I'm going to be teaching a Master's level analysis course(measure theory, Lebesgue integration, Banach and Hilbert spaces, and if there's time, some spectral or PDE stuff) in the fall. My problem is that while roughly half of the students will actually be using analysis in their further work, the rest of them are going to specialize in combinatorics, and while I want to convince them that they should know this stuff as part of their general mathematical culture, I'd also like to try to connect it to what they'll be working on. So far, I've found survey articles on applications of Ramsey theory to Banach spaces, and applications of harmonic analysis to additive number theory, but I was wondering whether anyone had some suggestions of references for applications of classical analysis to old-fashioned, classical combinatorics. (I realise that this is a pretty tall order, as on many levels, these two fields are at antipodes.)
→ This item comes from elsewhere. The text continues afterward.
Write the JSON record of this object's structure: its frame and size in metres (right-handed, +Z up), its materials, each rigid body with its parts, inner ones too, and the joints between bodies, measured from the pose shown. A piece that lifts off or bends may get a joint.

PS: I'm planning on talking about probability measures on discrete spaces, but I don't think that will convince the combinatorics people that hacking through the construction of the Lebesgue integral could have a practical payoff someday for them.
Best Answer
Here's a nice application of measure theory, precisely, of the the theory of orthogonal polynomials, to a classic problem of counting derangements.
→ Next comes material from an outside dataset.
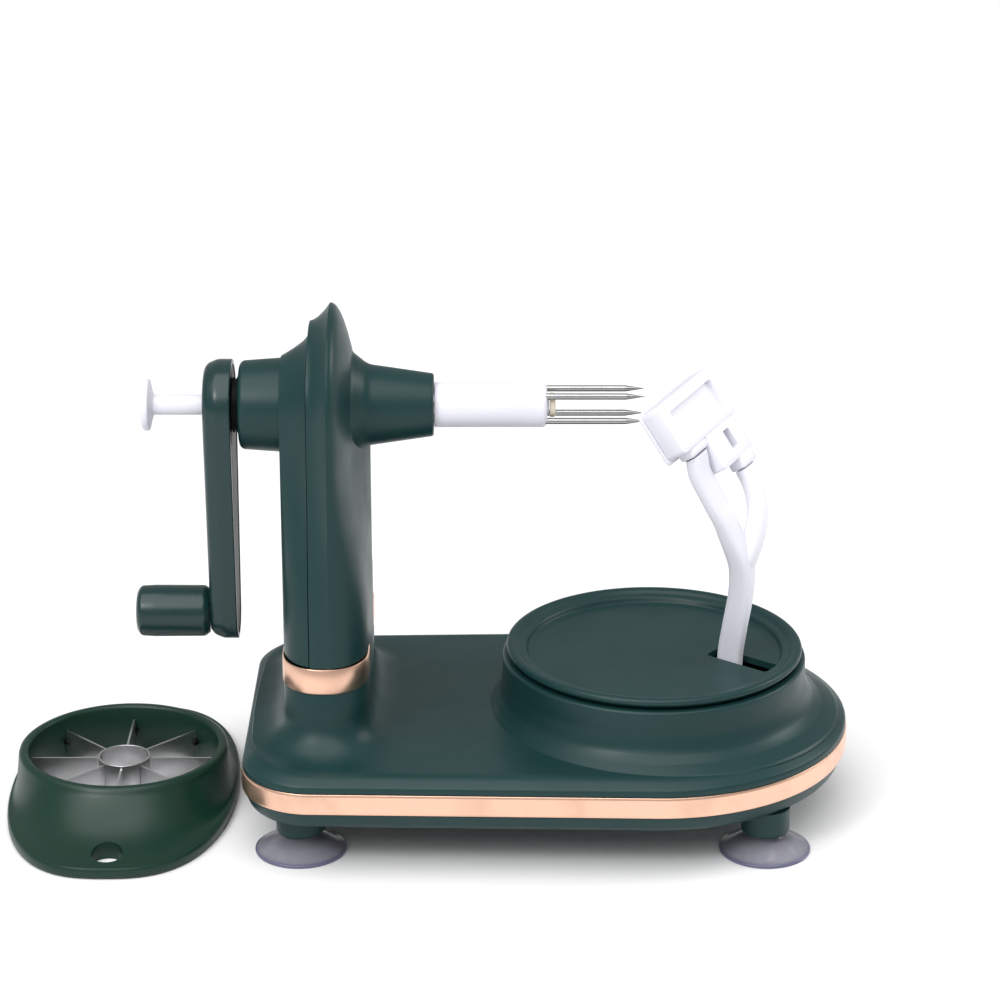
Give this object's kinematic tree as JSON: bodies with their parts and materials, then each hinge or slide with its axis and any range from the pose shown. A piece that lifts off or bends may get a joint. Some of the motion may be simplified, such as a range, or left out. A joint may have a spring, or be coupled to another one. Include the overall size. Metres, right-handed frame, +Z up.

Problem: How many anagrams with no fixed letters of a given word are there?
For instance, for a word made of only two different letters, say $n$ letters $A$ and $m$ letters $B$, the answer is, of course, 1 or 0 according whether $n = m$ or not, for the only way to form an anagram without fixed letters is, exchanging all the $A$ with $B$, and this is possible if and only if $n=m$.
In the general case, for a word with $n_1$ letters $X_1$, $n_2$ letters $X_2$, ..., $n_r$ letters $X_r$, you will find (after the proper use of the inclusion-exclusion formula) that the answer has the form of a sum of products, that looks very much like the expansion of a product of sums, yet it is not. It is not, exactly because of the presence of terms $k!$, that would formally make a true expansion of a product of sums, if only they where replaced by corresponding terms $x^k$. This suggests to express them with the Eulerian integral $k!=\int_0^\infty x^ke^{-x}dx$, with the effect that the said expression becomes an integral (with the weight $e^{-x}$) of a true product of sums: precisely,
$$\int_0^\infty P_{n_1} (x) P_{n_2}(x)\cdots P_{n_r}(x)\, e^{-x}\, dx,$$
with a certain sequence of polynomials $P_n$, where $P_n$, has degree $n$. But the above answer for the case $r=2$ gives an orthogonality relation, whence the $P_n$, are the Laguerre polynomials, (up to a sign that is easily decided). Note that in the case with no repeated letters, all $n_i=1$, one finds again the more popular enumeration of permutations without fixed points.
Disclaimer: I partially copied this from wikipedia; it's me who wrote it there. The above is my personal amateur's solution, and possibly differs slightly from the vulgata. An on-line reference, with generalizations of the problem, is e.g.
Weighted derangements and Laguerre polynomials, D.Foata and D.Zeilberger, SIAM J. Discrete Math. 1 (1988) 425-433.